Marshall's involvement was a stroke of luck. Originally another director was prepping the Blackwater episode when they were called away to a family emergency. Fortunately, some of the crew had worked with Marshall, and recommended him to the producers. (It helped, too, that George R.R. Martin himself was a fan, of The Descent and Centurion in particular) They called him right away, on a Friday, from the Belfast set. "I asked them when we were going to start filming, thinking it would be in a few months," remembers Marshall, "and they told me, 'We star on Monday!' I said, 'Okay,' straight away."
The Blackwater episode, as the director puts it, "is pretty much one long battle, on a much bigger scale than anything in Centurion. I couldn't believe the scale of production value I had. It was as big, if not bigger, than most features I've done: 400 extras, costumes, horses, stunts, fires... We had a full-size galleon to play with and a green-screen set that was doubling as several other ships, and we were setting that on fire and throwing people overboard. Then there's a Saving Private Ryan-like beach battle, with all these guys getting shot to pieces, an attack on a castle."
As his inclusion f the aforementioned head-squishing suggests, Marshall hardly had to rein in his predilection for inventive gore. "Oh, of course not. There's people being hacked to pieces left, right and centre. Some great violence. And one of the things I find cool about this episode is sometimes you forget who you're rooting for - the people attacking or the people defending."

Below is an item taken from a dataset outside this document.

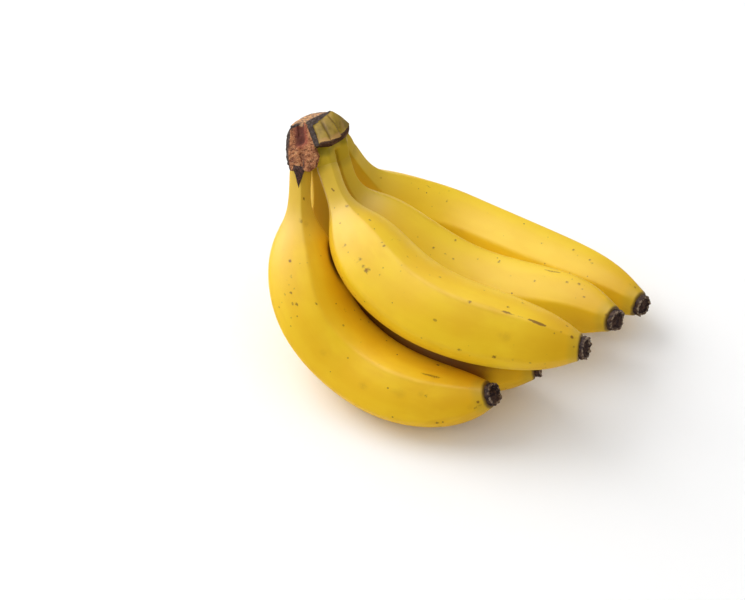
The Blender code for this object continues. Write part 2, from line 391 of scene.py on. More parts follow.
def cameraStand():
    # where the camera stands, and which ways are right, up and back for it
    tilt = math.radians(camera["elevation"])
    right, back = Vector((1, 0, 0)), Vector((0, -math.cos(tilt), math.sin(tilt)))
    return Vector(camera["aim"]) + back * camera["distance"], right, back.cross(right), back


def sightLine(across, down):
    # from the camera to what shows so many pixels across and down the photo
    place, right, up, back = cameraStand()
    wide, high = camera["photo"]
    pixel = camera["sensor"] / camera["lens"] / wide
    return place, (right * (across - wide / 2) + up * (high / 2 - down)) * pixel - back


def makeCamera():
    place, right, up, back = cameraStand()
    data = bpy.data.cameras.new("camera")
    data.lens = camera["lens"]
    data.sensor_width = camera["sensor"]
    data.clip_start, data.clip_end = camera["clip"]
    holder = bpy.data.objects.new("camera", data)
    holder.location = place
    holder.rotation_euler = (-back).to_track_quat("-Z", "Y").to_euler()
    bpy.context.scene.collection.objects.link(holder)
    bpy.context.scene.camera = holder


# what has rubbed or browned the skin: how wide in mm, how strong, and where it shows in the
# photo, in pixels across and down; a mark with more than one place is a line through them
marks = {
    "banana_1": [
        (0.8, 1, (290, 261)), (0.7, 0.8, (291, 276)), (0.7, 0.7, (294, 288)),
        (0.7, 0.8, (291, 293)), (0.8, 0.9, (297, 305)), (0.6, 0.6, (285, 295)),
        (0.7, 0.8, (316, 303)), (0.7, 0.5, (291, 317)), (0.6, 0.4, (284, 250)),
        (0.6, 0.4, (292, 250)), (0.6, 0.6, (287, 281)), (0.6, 0.5, (289, 285)),
        (0.6, 0.3, (301, 268)), (0.9, 0.3, (283, 257)), (0.6, 0.4, (313, 274)),
        (0.6, 0.5, (321, 256)), (0.7, 0.7, (387, 341)), (0.9, 1, (438, 365)),
        (0.6, 0.4, (379, 351)), (1, 0.5, (345, 310)), (0.7, 0.4, (341, 313)),
        (1.6, 0.65, (363, 386)), (2.2, 0.4, (400, 393)), (1.2, 0.35, (394, 391)),
        (1.2, 0.55, (421, 394)), (1, 0.55, (426, 396)), (0.9, 0.8, (437, 423)),
        (0.7, 0.7, (443, 422)), (0.7, 0.8, (478, 402)), (1.2, 0.4, (470, 407)),
        (1.1, 0.5, (301, 221)), (1.2, 0.5, (306, 224)), (0.7, 0.8, (304, 199)),
        (1.6, 0.35, (323, 353)), (0.8, 0.6, (418, 372), (428, 375), (436, 377), (443, 378)),
        (1.4, 0.45, (430, 375), (438, 378)), (1, 0.35, (482, 404), (474, 409)),
    ],
    "banana_3": [
        (1, 0.55, (345, 245)), (0.7, 0.5, (343, 247)), (0.7, 0.35, (353, 241)),
        (1, 0.65, (360, 259)), (0.8, 0.5, (358, 262)), (0.9, 0.7, (363, 266)),
        (1.1, 0.85, (366, 270)), (0.9, 0.7, (369, 269)), (0.8, 0.6, (367, 273)),
        (0.9, 0.45, (380, 275)), (0.8, 0.8, (384, 246)), (0.7, 0.6, (382, 243)),
        (0.8, 0.7, (408, 257)), (0.7, 0.45, (417, 267)), (0.6, 0.4, (436, 276)),
        (0.7, 0.65, (440, 277)), (0.8, 0.8, (470, 302)), (0.6, 0.45, (466, 300)),
        (0.6, 0.6, (484, 290)), (0.9, 0.8, (494, 357)), (0.8, 0.9, (460, 350)),
        (0.7, 0.5, (441, 349)), (0.6, 0.5, (503, 295)), (0.9, 0.7, (508, 307)),
        (0.6, 0.4, (490, 307)), (0.8, 0.7, (523, 303)), (0.8, 0.6, (567, 326)),
        (0.8, 0.5, (561, 332)), (0.8, 0.8, (572, 337)), (0.6, 0.5, (574, 347)),
        (0.8, 0.6, (347, 206)), (0.7, 0.5, (358, 214)), (0.8, 0.7, (370, 220)),
        (0.7, 0.5, (545, 364)), (1, 0.45, (530, 363)), (1, 0.4, (513, 359)), (2, 0.5, (506, 337)),
        (1.2, 0.35, (500, 335)), (0.4, 0.95, (331, 188), (334, 191), (336, 190.5)),
        (0.8, 0.7, (502, 311), (512, 314)), (0.5, 0.4, (512, 314), (528, 319)),
        (0.8, 1, (528, 319), (538, 323), (546, 326)),
        (0.6, 0.4, (390, 240), (396, 239), (402, 241)), (0.6, 0.4, (529, 303), (540, 307.5)),
    ],
    "banana_4": [
        (0.7, 0.5, (418, 237)), (0.8, 0.8, (434, 248)), (0.8, 0.7, (446, 254)),
        (0.9, 0.8, (455, 240)), (0.7, 0.6, (478, 259)), (0.8, 0.7, (499, 262)),
        (0.7, 0.5, (511, 276)), (0.8, 0.7, (535, 281)), (0.7, 0.5, (544, 276)),
        (0.6, 0.4, (548, 288)), (1, 0.6, (567, 282)), (0.6, 0.6, (572, 279)),
        (0.9, 0.7, (579, 284)), (0.7, 0.6, (582, 289)), (0.6, 0.5, (576, 298)),
        (0.7, 0.7, (584, 297)), (0.8, 0.5, (606, 315)),
        (0.8, 0.6, (544, 269.5), (552, 271.5), (560, 272.5)),
    ],
    "banana_5": [
        (1, 0.6, (447, 201)), (0.8, 0.5, (440, 193)), (0.7, 0.5, (449, 191)),
        (0.7, 0.4, (425, 192)), (0.7, 0.6, (494, 223)), (0.9, 0.4, (470, 207)),
        (0.7, 0.4, (487, 213)), (0.7, 0.6, (541, 243)), (0.8, 0.8, (574, 250)),
        (0.7, 0.6, (577, 255)), (0.6, 0.4, (565, 248)), (0.6, 0.4, (567, 257)),
        (0.8, 0.7, (590, 260)), (0.8, 0.6, (592, 263)), (0.6, 0.4, (585, 262)),
        (0.8, 0.5, (381, 178)), (0.6, 0.4, (630, 284)), (0.6, 0.5, (426, 185), (431, 188)),
    ],
}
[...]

In the midst of this fierce, green-flame-swirling storm, braving the freezing temperatures and constant rain of a Belfast winter, stood Liam Cunningham. Even though he's a new arrival in Weiss and Benioff's Westeros, Empire wonders if, on the deck of his flame-licked galleon, he sense the intensified ambition of this second series. "It definitely feels bigger, with a wider scope," Cunningham confirms. "It has more majesty to it. They're pushing the f**king boat out for this one."